Over the last year of thinking about it over and over, I keep coming back to one idea: that feasting is subversive, and revolutionary — a place where the powerful are laid low, where those who participate partake in something that challenges the man-made order of things. Obviously there’s plenty to draw on when thinking about this from several different religious traditions; I was startled this spring, while participating in two different Zoom seders hosted by Jewish friends, to remember just how much the Passover feast is about revolution and change and flattening the mighty.
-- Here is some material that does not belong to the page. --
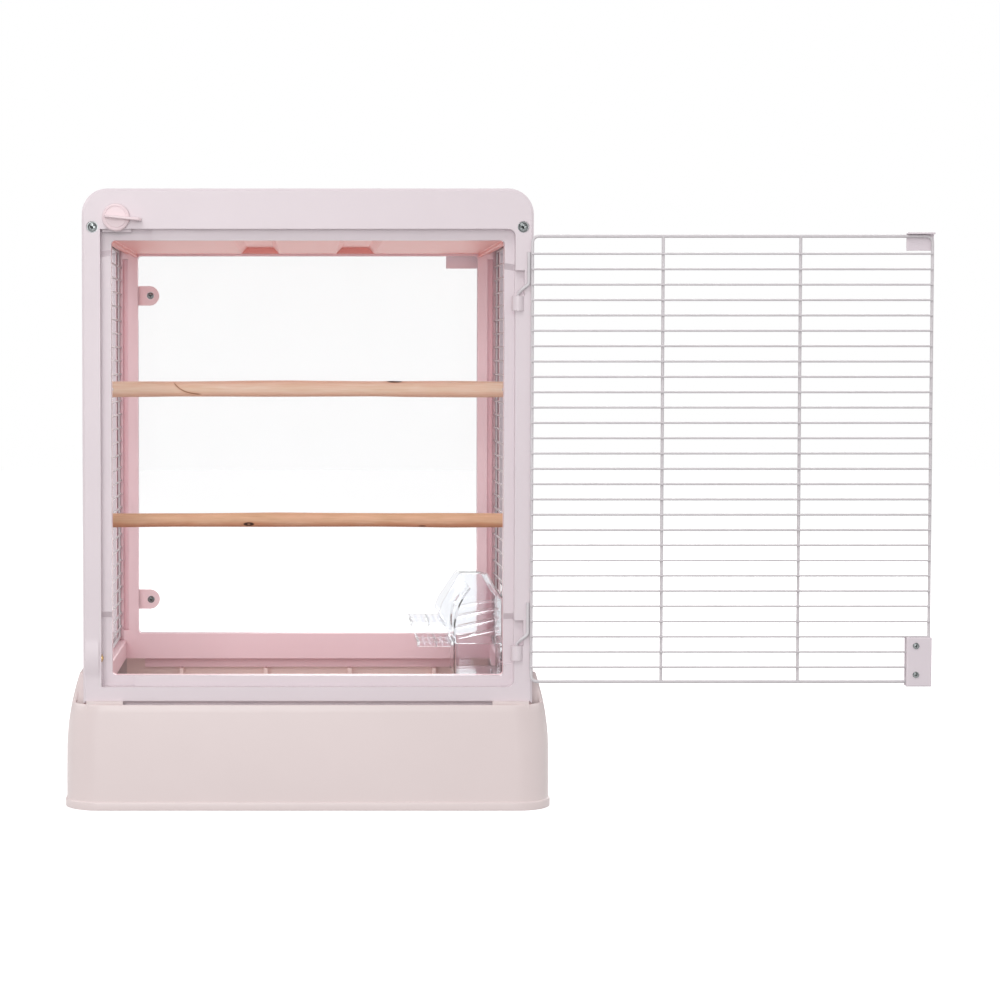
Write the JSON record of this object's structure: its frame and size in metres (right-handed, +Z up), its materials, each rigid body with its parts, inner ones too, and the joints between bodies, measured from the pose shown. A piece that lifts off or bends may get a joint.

Or I think about my own tradition, in which feasts are ways for Jesus to make people question what they complacently believe to be true: that we ought only to associate with the holy, that a king could not become a servant of all.
But anyhow, most of the people I’m writing about weren’t religious, or didn’t fit the molds very well. I’m interested in hearing what they have to say.
As I said, I have a list of women, but I have been aware ever since I started working on this that the central figure is Hannah Arendt. I’ve been reading her and thinking about her for months — years, really, since I took a course on The Origins of Totalitarianism last fall, and have subsequently read a lot of books about her, and read The Human Condition this spring, which blew me away.
I am trying to circle around to what I think she has to teach us — and of course I don’t want to give my secrets away. But one thing that Arendt always wrote about is “plurality” as fundamental to the human condition. What she meant was that we are each distinct from one another, and we can only love one another in our distinctness. She did not really believe in loving abstract categories of people — like “women” or, in her case, “the Jews.” She believed you could have regard for and fight for and insist on the dignity of groups of people, simply because they were human.
But loving someone, if I read her correctly, is something you can only do because someone is themselves. The body they were born into, with its various markers and characteristics. The life they lived. Their personality. Their likes and dislikes and proclivities and talents and deficiencies.

That led her to value friendship in particular as a bridge between the private (your family and your home) and the public (where we go to be citizens and to interact with one another). Friendship is, for her, a place for two people to become more of their particular selves, to become more individual. Friendship is where we test out the truth of our opinions, where we work them out in conversation, where we practice thinking, which Arendt says can only be done in conversation. (For her, the act of thinking alone is the act of being in conversation with yourself.)
This thinking thing is so important to her — and I kind of love it. In writing about Eichmann, who engineered the Final Solution and was responsible for the deaths of millions of Jews, she developed the notion that it is failure to think that makes us sub-human and susceptible to doing evil.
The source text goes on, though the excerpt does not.